>> BEGIN Exercise materials
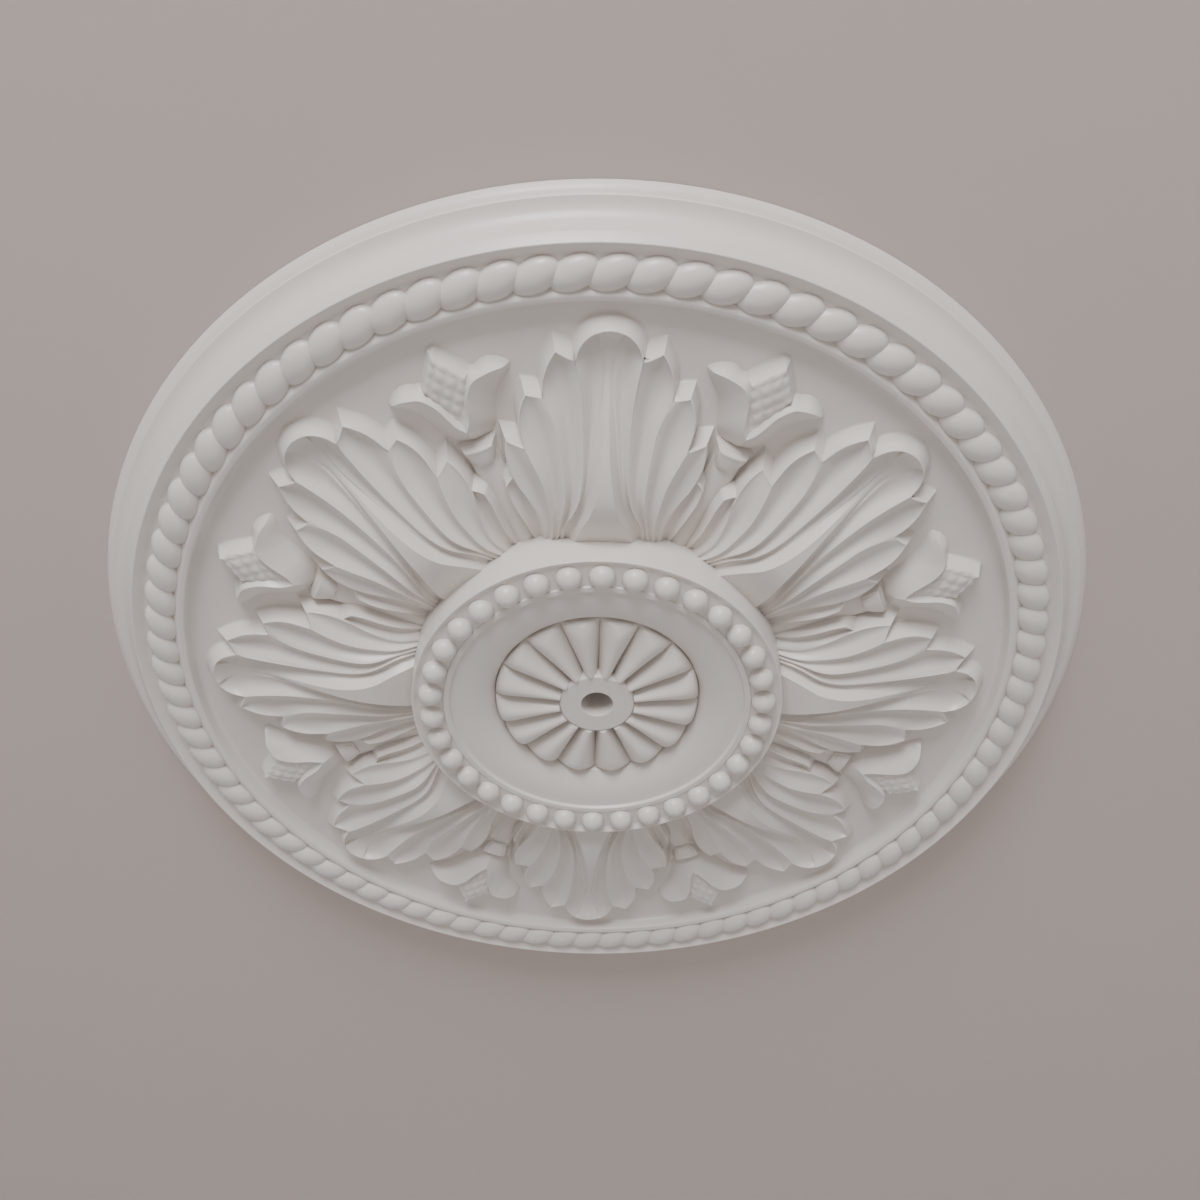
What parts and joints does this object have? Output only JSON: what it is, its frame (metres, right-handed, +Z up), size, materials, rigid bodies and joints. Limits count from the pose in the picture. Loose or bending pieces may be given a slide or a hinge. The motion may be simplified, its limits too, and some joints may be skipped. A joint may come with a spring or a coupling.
{
  "type": "ceiling rose",
  "caption": "Round moulded ceiling rose with carved leaves and flowers, a rope border, a beaded hub and a cable hole.",
  "frame": {"origin": "centre of the flat back, on the plane of the ceiling", "axes": "+Z up into the ceiling, the ornament faces down to -Z; -Y through the middle of one leaf; +X square to both"},
  "size_m": [0.5, 0.5, 0.0466],
  "materials": {
    "white_moulding": "matt warm white primer on a moulded polyurethane casting"
  },
  "bodies": {
    "root": {"ceiling_rose": "white_moulding"}
  },
  "joints": []
}
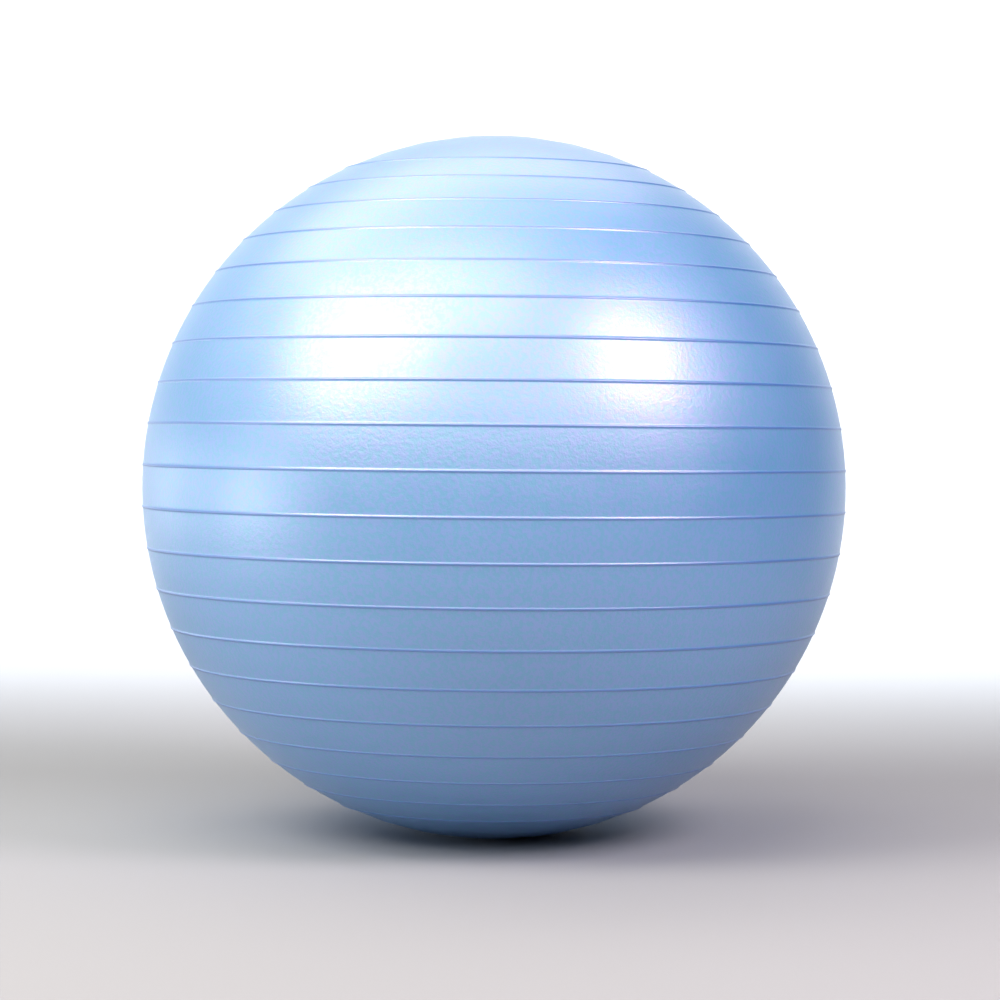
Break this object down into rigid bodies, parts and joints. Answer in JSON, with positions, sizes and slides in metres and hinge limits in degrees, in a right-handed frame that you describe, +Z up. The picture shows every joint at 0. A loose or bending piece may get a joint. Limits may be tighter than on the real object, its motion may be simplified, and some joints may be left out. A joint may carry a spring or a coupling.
{
  "type": "exercise ball",
  "caption": "Inflatable round exercise ball of soft PVC with raised grip rings all round and an air valve closed by a push-in plug.",
  "frame": {"origin": "centre of the small flat patch that the ball rests on, level with the floor", "axes": "+Z up, along the axis that the grip rings go round and through the air plug at the top; X and Y level, and no side of the ball differs from another"},
  "size_m": [0.6504, 0.6504, 0.65],
  "materials": {
    "skin_pvc": "light blue pearlescent soft PVC, satin with a fine moulded grain",
    "seat_pvc": "blue soft PVC, smooth satin",
    "plug_ldpe": "natural white LDPE, smooth, slightly waxy"
  },
  "bodies": {
    "ball": {"ball_skin": "skin_pvc", "valve_seat": "seat_pvc"},
    "plug": {"air_plug": "plug_ldpe"}
  },
  "joints": [
    {"name": "plug_pull", "type": "slide", "parent": "ball", "child": "plug", "axis": [0, 0, 1], "range_m": [0, 0.03]}
  ]
}
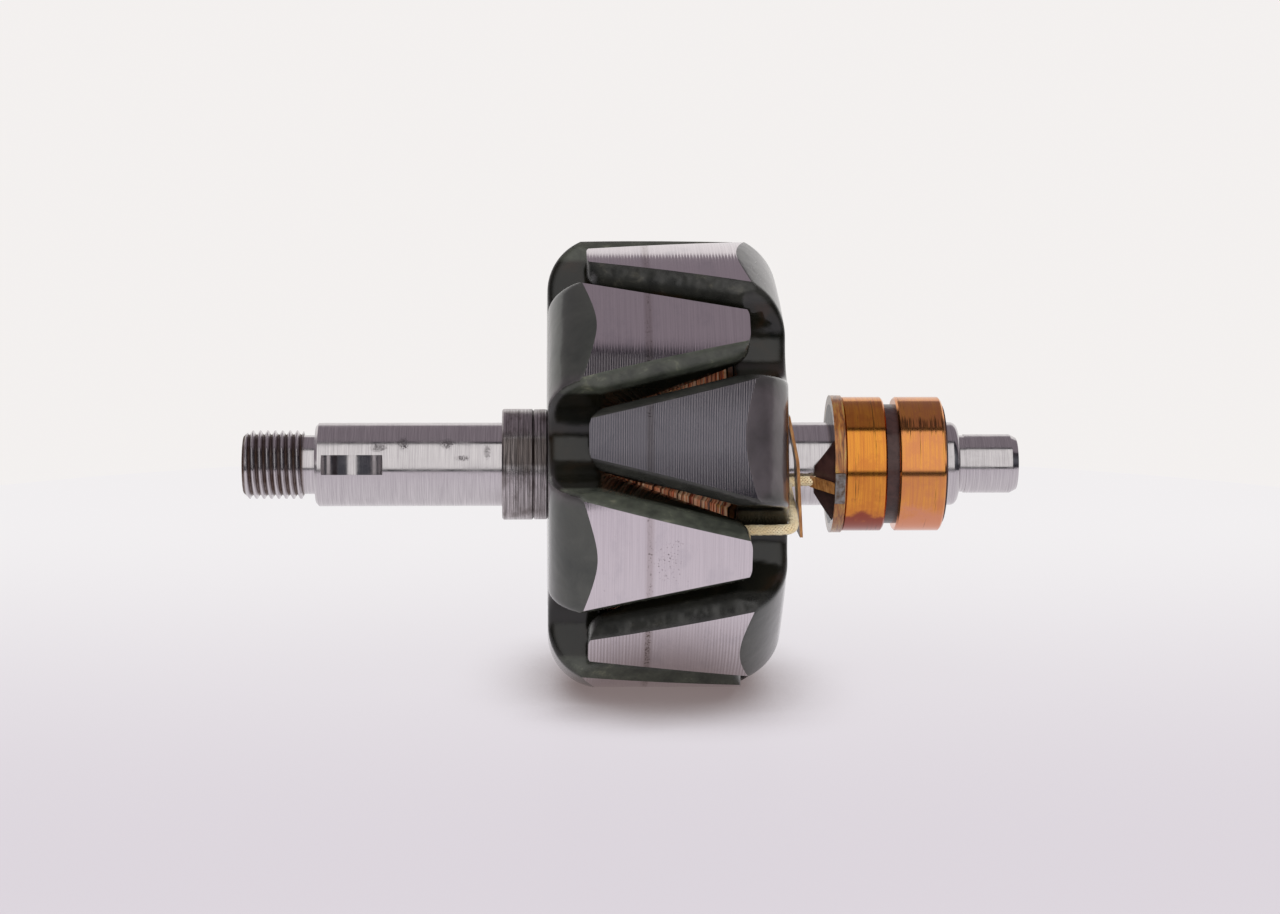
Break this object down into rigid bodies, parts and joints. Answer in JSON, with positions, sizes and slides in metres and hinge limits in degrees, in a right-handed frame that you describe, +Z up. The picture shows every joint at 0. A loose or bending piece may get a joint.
>> END Exercise materials
Output each record precisely as given.

Final result.
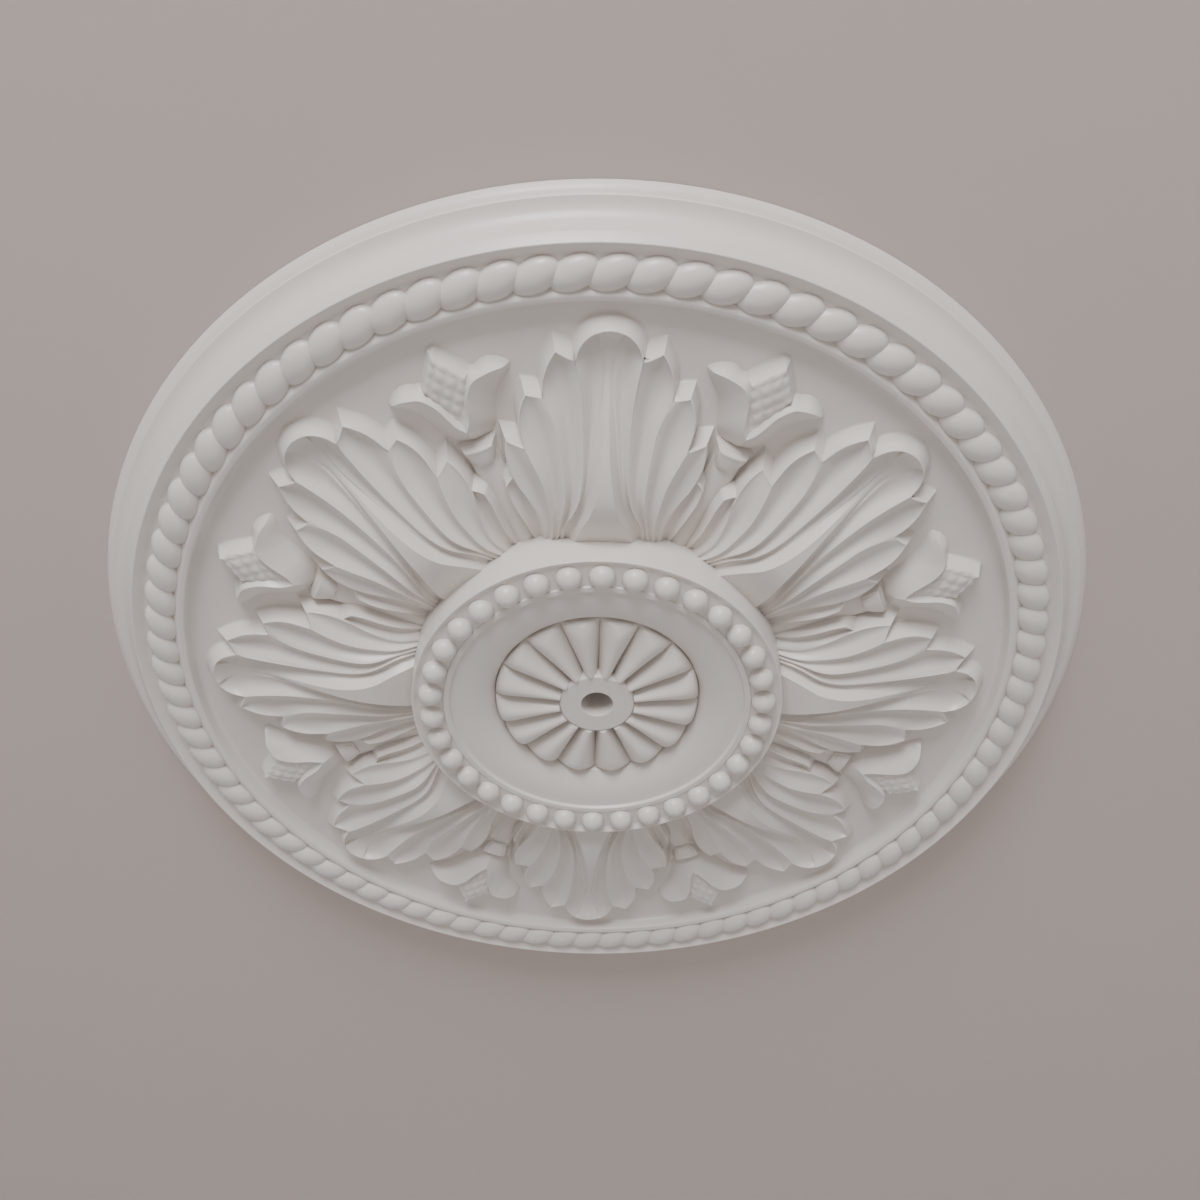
What parts and joints does this object have? Output only JSON: what it is, its frame (metres, right-handed, +Z up), size, materials, rigid bodies and joints. Limits count from the pose in the picture. Loose or bending pieces may be given a slide or a hinge. The motion may be simplified, its limits too, and some joints may be skipped. A joint may come with a spring or a coupling.
{
  "type": "ceiling rose",
  "caption": "Round moulded ceiling rose with carved leaves and flowers, a rope border, a beaded hub and a cable hole.",
  "frame": {"origin": "centre of the flat back, on the plane of the ceiling", "axes": "+Z up into the ceiling, the ornament faces down to -Z; -Y through the middle of one leaf; +X square to both"},
  "size_m": [0.5, 0.5, 0.0466],
  "materials": {
    "white_moulding": "matt warm white primer on a moulded polyurethane casting"
  },
  "bodies": {
    "root": {"ceiling_rose": "white_moulding"}
  },
  "joints": []
}
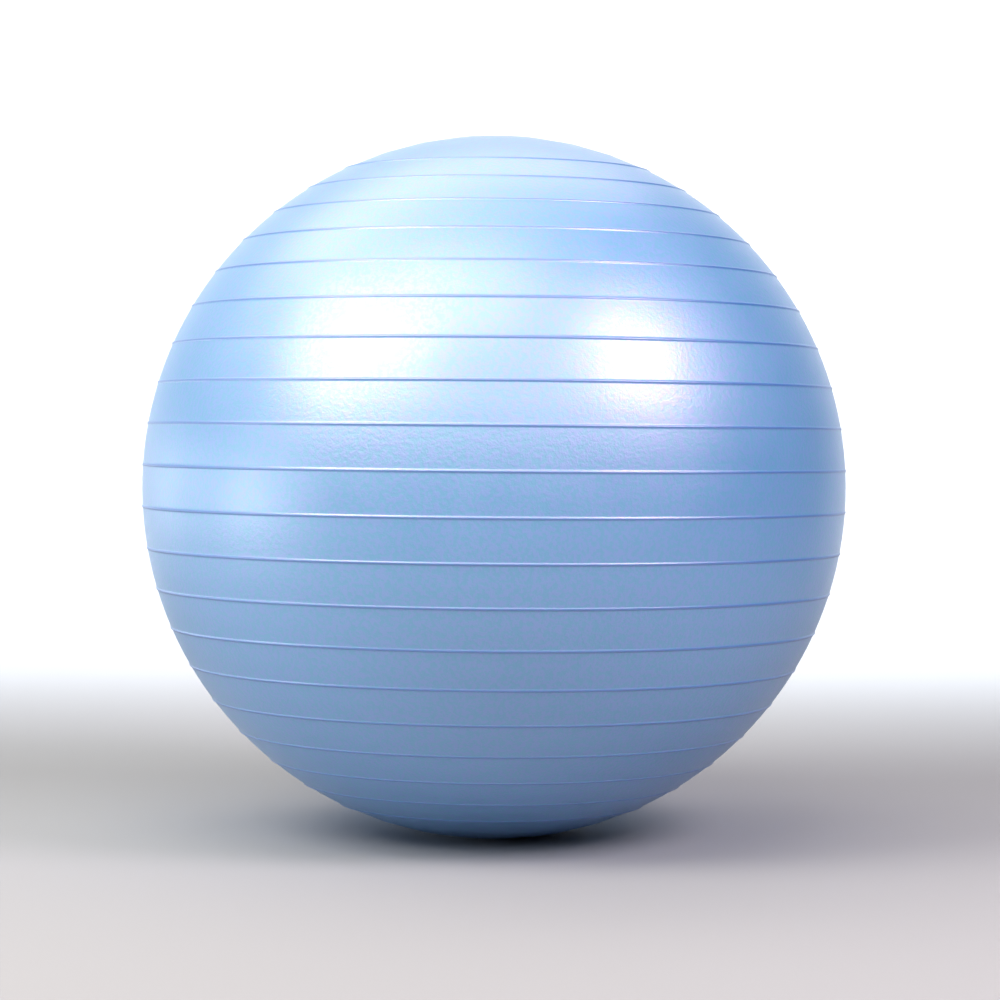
Break this object down into rigid bodies, parts and joints. Answer in JSON, with positions, sizes and slides in metres and hinge limits in degrees, in a right-handed frame that you describe, +Z up. The picture shows every joint at 0. A loose or bending piece may get a joint. Limits may be tighter than on the real object, its motion may be simplified, and some joints may be left out. A joint may carry a spring or a coupling.
{
  "type": "exercise ball",
  "caption": "Inflatable round exercise ball of soft PVC with raised grip rings all round and an air valve closed by a push-in plug.",
  "frame": {"origin": "centre of the small flat patch that the ball rests on, level with the floor", "axes": "+Z up, along the axis that the grip rings go round and through the air plug at the top; X and Y level, and no side of the ball differs from another"},
  "size_m": [0.6504, 0.6504, 0.65],
  "materials": {
    "skin_pvc": "light blue pearlescent soft PVC, satin with a fine moulded grain",
    "seat_pvc": "blue soft PVC, smooth satin",
    "plug_ldpe": "natural white LDPE, smooth, slightly waxy"
  },
  "bodies": {
    "ball": {"ball_skin": "skin_pvc", "valve_seat": "seat_pvc"},
    "plug": {"air_plug": "plug_ldpe"}
  },
  "joints": [
    {"name": "plug_pull", "type": "slide", "parent": "ball", "child": "plug", "axis": [0, 0, 1], "range_m": [0, 0.03]}
  ]
}
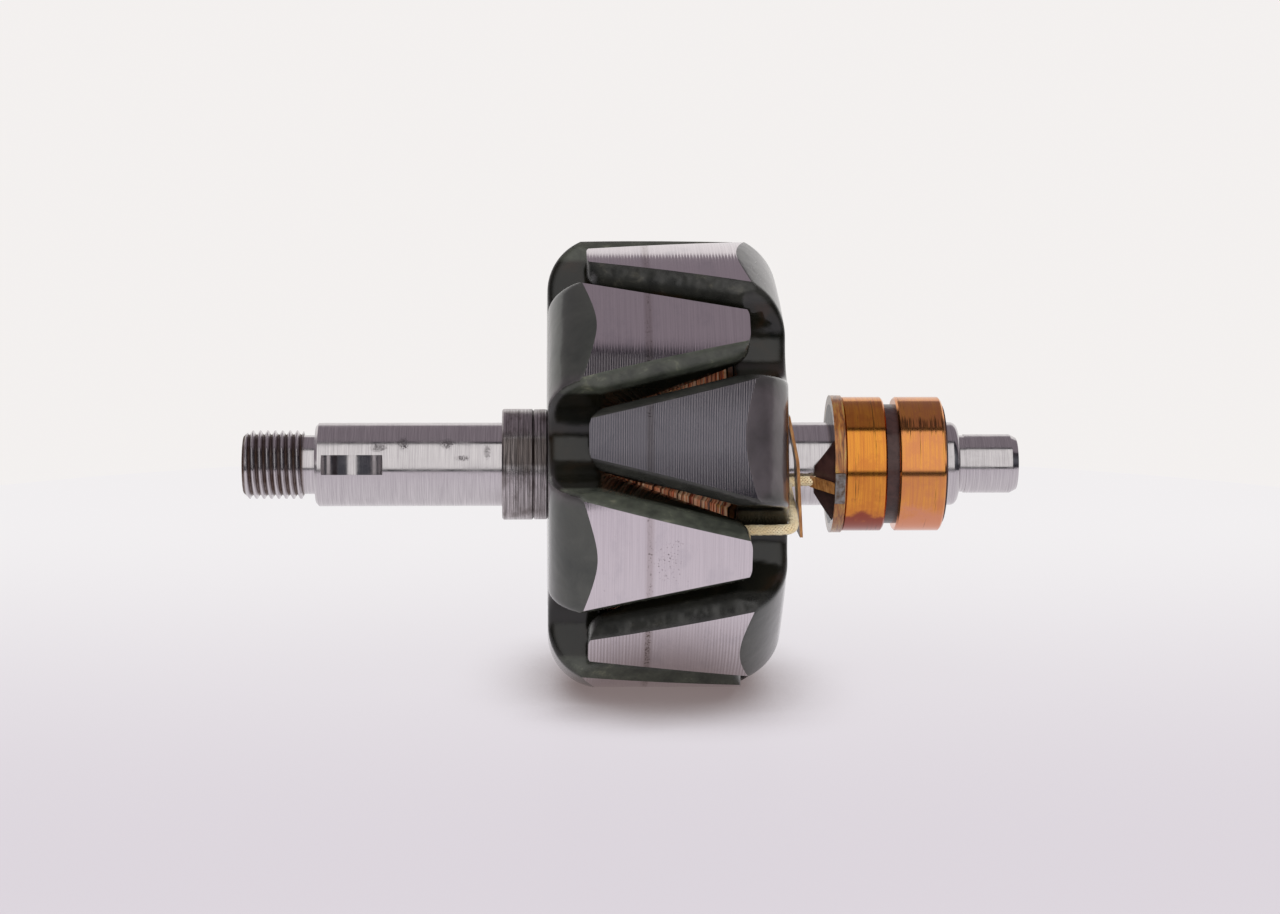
Break this object down into rigid bodies, parts and joints. Answer in JSON, with positions, sizes and slides in metres and hinge limits in degrees, in a right-handed frame that you describe, +Z up. The picture shows every joint at 0. A loose or bending piece may get a joint.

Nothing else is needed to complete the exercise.